## [Recorded data]
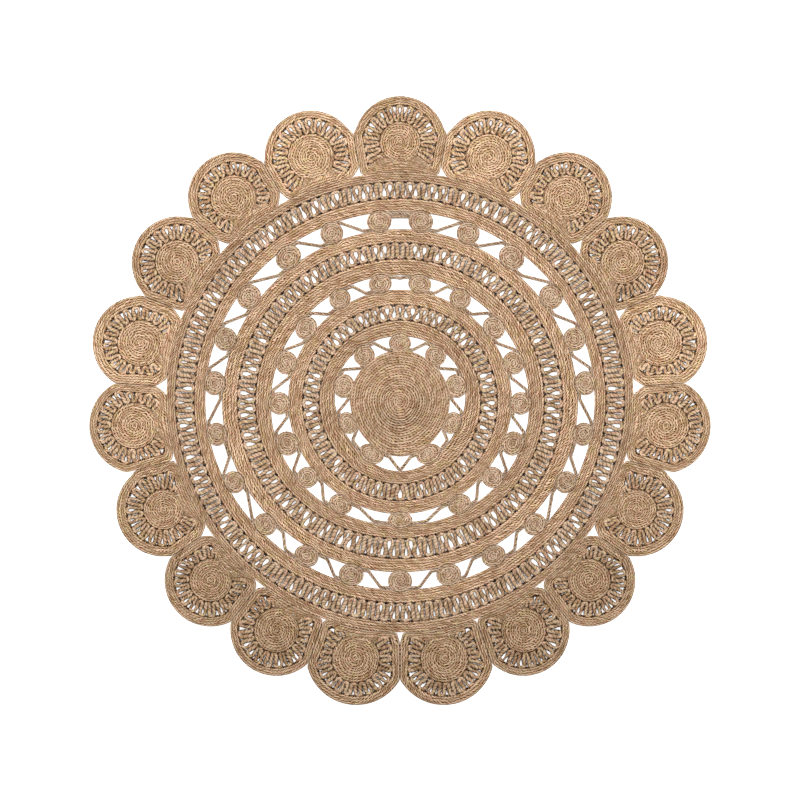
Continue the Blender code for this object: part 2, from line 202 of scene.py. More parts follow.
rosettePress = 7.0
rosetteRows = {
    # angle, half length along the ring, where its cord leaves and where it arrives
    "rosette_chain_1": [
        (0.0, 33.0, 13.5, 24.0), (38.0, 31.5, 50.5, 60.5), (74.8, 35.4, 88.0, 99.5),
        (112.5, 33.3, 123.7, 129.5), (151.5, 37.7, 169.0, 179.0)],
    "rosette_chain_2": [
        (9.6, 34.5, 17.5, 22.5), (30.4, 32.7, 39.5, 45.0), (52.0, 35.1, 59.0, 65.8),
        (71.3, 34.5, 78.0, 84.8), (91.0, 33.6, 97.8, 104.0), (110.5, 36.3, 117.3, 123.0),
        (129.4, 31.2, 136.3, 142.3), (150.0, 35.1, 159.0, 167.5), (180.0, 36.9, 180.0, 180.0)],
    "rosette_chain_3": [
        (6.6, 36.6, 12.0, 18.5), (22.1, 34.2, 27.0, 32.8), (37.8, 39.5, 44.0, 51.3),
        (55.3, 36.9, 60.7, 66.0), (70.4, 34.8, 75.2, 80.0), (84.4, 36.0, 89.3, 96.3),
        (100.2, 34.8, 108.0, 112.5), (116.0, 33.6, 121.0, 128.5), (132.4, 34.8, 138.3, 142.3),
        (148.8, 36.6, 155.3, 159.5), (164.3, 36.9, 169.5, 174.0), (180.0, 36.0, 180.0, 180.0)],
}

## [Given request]
Extract each line of the listing above, copying it word for word.

## [Response to this task]
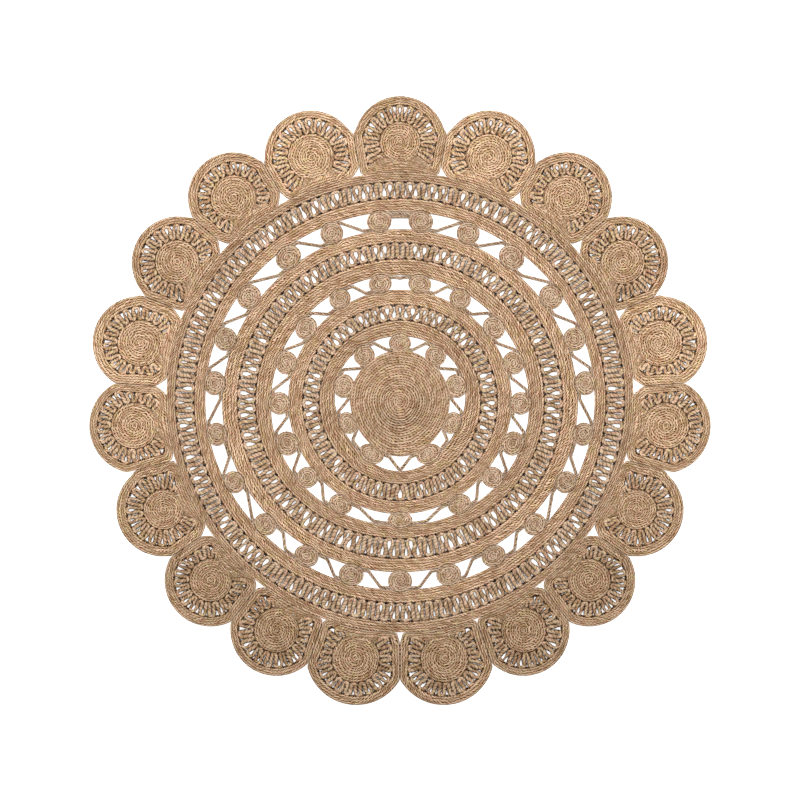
Continue the Blender code for this object: part 2, from line 202 of scene.py. More parts follow.
rosettePress = 7.0
rosetteRows = {
    # angle, half length along the ring, where its cord leaves and where it arrives
    "rosette_chain_1": [
        (0.0, 33.0, 13.5, 24.0), (38.0, 31.5, 50.5, 60.5), (74.8, 35.4, 88.0, 99.5),
        (112.5, 33.3, 123.7, 129.5), (151.5, 37.7, 169.0, 179.0)],
    "rosette_chain_2": [
        (9.6, 34.5, 17.5, 22.5), (30.4, 32.7, 39.5, 45.0), (52.0, 35.1, 59.0, 65.8),
        (71.3, 34.5, 78.0, 84.8), (91.0, 33.6, 97.8, 104.0), (110.5, 36.3, 117.3, 123.0),
        (129.4, 31.2, 136.3, 142.3), (150.0, 35.1, 159.0, 167.5), (180.0, 36.9, 180.0, 180.0)],
    "rosette_chain_3": [
        (6.6, 36.6, 12.0, 18.5), (22.1, 34.2, 27.0, 32.8), (37.8, 39.5, 44.0, 51.3),
        (55.3, 36.9, 60.7, 66.0), (70.4, 34.8, 75.2, 80.0), (84.4, 36.0, 89.3, 96.3),
        (100.2, 34.8, 108.0, 112.5), (116.0, 33.6, 121.0, 128.5), (132.4, 34.8, 138.3, 142.3),
        (148.8, 36.6, 155.3, 159.5), (164.3, 36.9, 169.5, 174.0), (180.0, 36.0, 180.0, 180.0)],
}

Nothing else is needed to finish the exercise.